ATTENTION: You are viewing a page formatted for mobile devices; to view the full web page, click HERE.

Main Area and Open Discussion > General Software Discussion

How much trouble is a 64-bit OS right now?

(1/11) > >>

urlwolf:
How much trouble is a 64-bit OS right now?
In my experience (Ubuntu): a lot. You are on your own compiling stuff, in the best case. Or you just don't have some niceties, like flash.
On the other hand, I do need to address 8Gb of memory (or more) so I have to live with it.

I'm considering moving to win 64-bit if there things are more solid.

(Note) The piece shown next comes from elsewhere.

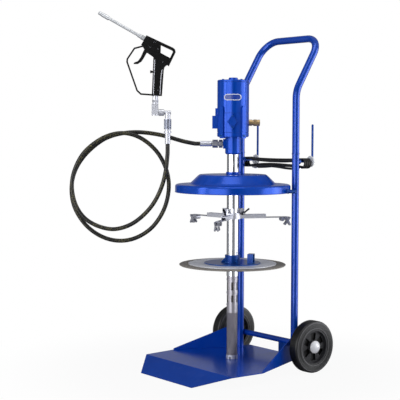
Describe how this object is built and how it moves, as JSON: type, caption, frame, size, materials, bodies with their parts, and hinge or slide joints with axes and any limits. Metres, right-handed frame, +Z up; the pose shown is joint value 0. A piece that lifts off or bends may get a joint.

Anyone with day-to-day experiences? Which flavor of windows would work best on 64-bit?
Should I wait for Win 7 or even use the beta?
How difficult would it be to pimp out Vista 64 so it's not as annoying, and is it worth it at all?

Thanks
PS: I'd also would like to hear from the OSX crowd :)

f0dder:
I haven't had any major problems with XP64 for quite a while, and Vista64 does very nice on my laptop as well. There's been a few threads about the topic and some of the stuff still applies (shell extensions, drivers for oldstuff, a few apps/games here and there), but all in all it works flawlessly for me.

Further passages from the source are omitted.